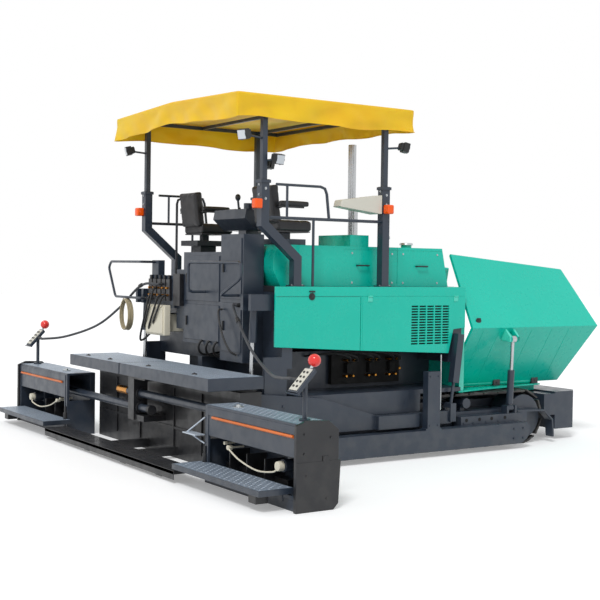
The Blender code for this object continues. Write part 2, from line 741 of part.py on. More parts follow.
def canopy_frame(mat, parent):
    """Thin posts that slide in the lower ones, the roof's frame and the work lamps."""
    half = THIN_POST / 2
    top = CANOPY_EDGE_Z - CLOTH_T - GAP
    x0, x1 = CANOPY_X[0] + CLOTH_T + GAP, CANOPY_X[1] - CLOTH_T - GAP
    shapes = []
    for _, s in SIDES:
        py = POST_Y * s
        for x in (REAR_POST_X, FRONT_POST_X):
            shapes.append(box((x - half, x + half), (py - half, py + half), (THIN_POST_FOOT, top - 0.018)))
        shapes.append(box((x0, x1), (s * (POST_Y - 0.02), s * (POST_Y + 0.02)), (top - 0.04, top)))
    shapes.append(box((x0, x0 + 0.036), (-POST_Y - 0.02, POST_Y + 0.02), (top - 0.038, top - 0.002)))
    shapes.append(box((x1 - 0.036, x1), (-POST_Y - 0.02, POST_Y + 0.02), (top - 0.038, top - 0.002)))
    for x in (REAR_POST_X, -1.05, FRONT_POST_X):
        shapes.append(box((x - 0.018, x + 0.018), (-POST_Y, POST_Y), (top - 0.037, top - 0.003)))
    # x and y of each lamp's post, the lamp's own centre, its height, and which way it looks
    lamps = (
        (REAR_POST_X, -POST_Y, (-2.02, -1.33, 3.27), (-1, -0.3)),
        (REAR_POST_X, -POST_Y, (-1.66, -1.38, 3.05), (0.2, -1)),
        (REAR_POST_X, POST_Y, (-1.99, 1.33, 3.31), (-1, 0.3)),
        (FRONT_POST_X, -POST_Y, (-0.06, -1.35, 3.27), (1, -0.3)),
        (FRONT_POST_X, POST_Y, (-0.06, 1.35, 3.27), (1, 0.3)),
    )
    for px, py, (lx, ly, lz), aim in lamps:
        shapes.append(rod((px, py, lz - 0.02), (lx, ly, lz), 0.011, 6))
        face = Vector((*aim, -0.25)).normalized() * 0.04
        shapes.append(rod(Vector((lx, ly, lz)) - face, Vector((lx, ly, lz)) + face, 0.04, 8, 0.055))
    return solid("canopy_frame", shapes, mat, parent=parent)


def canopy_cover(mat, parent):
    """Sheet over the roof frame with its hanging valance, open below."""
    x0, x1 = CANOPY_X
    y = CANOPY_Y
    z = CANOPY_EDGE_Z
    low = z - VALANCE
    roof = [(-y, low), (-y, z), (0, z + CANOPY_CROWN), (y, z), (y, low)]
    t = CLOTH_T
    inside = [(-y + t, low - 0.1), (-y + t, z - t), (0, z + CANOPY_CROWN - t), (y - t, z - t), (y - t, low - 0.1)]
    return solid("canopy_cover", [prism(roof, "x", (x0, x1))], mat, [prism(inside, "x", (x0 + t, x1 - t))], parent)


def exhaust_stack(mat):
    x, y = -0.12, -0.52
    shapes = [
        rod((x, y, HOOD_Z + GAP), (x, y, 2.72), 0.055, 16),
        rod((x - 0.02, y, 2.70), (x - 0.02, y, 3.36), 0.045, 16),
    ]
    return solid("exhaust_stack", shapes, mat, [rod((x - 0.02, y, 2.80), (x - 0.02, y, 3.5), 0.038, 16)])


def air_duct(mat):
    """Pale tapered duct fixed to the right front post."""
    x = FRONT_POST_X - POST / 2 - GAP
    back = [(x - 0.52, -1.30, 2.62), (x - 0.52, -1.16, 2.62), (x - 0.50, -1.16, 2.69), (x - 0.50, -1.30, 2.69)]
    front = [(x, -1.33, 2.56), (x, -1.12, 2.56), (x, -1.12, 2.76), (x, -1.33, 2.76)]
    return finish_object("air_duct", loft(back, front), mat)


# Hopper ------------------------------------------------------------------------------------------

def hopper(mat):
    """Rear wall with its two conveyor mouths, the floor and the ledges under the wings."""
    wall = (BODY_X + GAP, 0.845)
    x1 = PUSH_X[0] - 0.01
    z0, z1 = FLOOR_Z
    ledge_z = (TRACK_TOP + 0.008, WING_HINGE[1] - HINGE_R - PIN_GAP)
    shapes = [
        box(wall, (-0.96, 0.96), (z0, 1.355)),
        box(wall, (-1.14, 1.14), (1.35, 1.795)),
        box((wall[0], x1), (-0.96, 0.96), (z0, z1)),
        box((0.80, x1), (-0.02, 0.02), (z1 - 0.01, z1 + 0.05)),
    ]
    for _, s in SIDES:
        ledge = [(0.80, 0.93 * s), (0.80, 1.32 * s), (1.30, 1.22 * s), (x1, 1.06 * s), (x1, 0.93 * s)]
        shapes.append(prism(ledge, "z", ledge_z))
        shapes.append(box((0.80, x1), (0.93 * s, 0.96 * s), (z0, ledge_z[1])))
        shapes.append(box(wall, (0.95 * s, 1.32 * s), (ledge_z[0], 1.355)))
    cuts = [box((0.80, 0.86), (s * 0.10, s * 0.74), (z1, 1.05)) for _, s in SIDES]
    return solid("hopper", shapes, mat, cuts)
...
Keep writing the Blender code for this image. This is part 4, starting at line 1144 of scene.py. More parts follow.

◆ Instructions for the task ◆
Repeat, exactly as they stand above, the lines from the line with "The Blender code for this object" to the line with "shapes, mat, parent=parent)", both lines included.

◆ Task result ◆
The Blender code for this object continues. Write part 2, from line 741 of part.py on. More parts follow.
def canopy_frame(mat, parent):
    """Thin posts that slide in the lower ones, the roof's frame and the work lamps."""
    half = THIN_POST / 2
    top = CANOPY_EDGE_Z - CLOTH_T - GAP
    x0, x1 = CANOPY_X[0] + CLOTH_T + GAP, CANOPY_X[1] - CLOTH_T - GAP
    shapes = []
    for _, s in SIDES:
        py = POST_Y * s
        for x in (REAR_POST_X, FRONT_POST_X):
            shapes.append(box((x - half, x + half), (py - half, py + half), (THIN_POST_FOOT, top - 0.018)))
        shapes.append(box((x0, x1), (s * (POST_Y - 0.02), s * (POST_Y + 0.02)), (top - 0.04, top)))
    shapes.append(box((x0, x0 + 0.036), (-POST_Y - 0.02, POST_Y + 0.02), (top - 0.038, top - 0.002)))
    shapes.append(box((x1 - 0.036, x1), (-POST_Y - 0.02, POST_Y + 0.02), (top - 0.038, top - 0.002)))
    for x in (REAR_POST_X, -1.05, FRONT_POST_X):
        shapes.append(box((x - 0.018, x + 0.018), (-POST_Y, POST_Y), (top - 0.037, top - 0.003)))
    # x and y of each lamp's post, the lamp's own centre, its height, and which way it looks
    lamps = (
        (REAR_POST_X, -POST_Y, (-2.02, -1.33, 3.27), (-1, -0.3)),
        (REAR_POST_X, -POST_Y, (-1.66, -1.38, 3.05), (0.2, -1)),
        (REAR_POST_X, POST_Y, (-1.99, 1.33, 3.31), (-1, 0.3)),
        (FRONT_POST_X, -POST_Y, (-0.06, -1.35, 3.27), (1, -0.3)),
        (FRONT_POST_X, POST_Y, (-0.06, 1.35, 3.27), (1, 0.3)),
    )
    for px, py, (lx, ly, lz), aim in lamps:
        shapes.append(rod((px, py, lz - 0.02), (lx, ly, lz), 0.011, 6))
        face = Vector((*aim, -0.25)).normalized() * 0.04
        shapes.append(rod(Vector((lx, ly, lz)) - face, Vector((lx, ly, lz)) + face, 0.04, 8, 0.055))
    return solid("canopy_frame", shapes, mat, parent=parent)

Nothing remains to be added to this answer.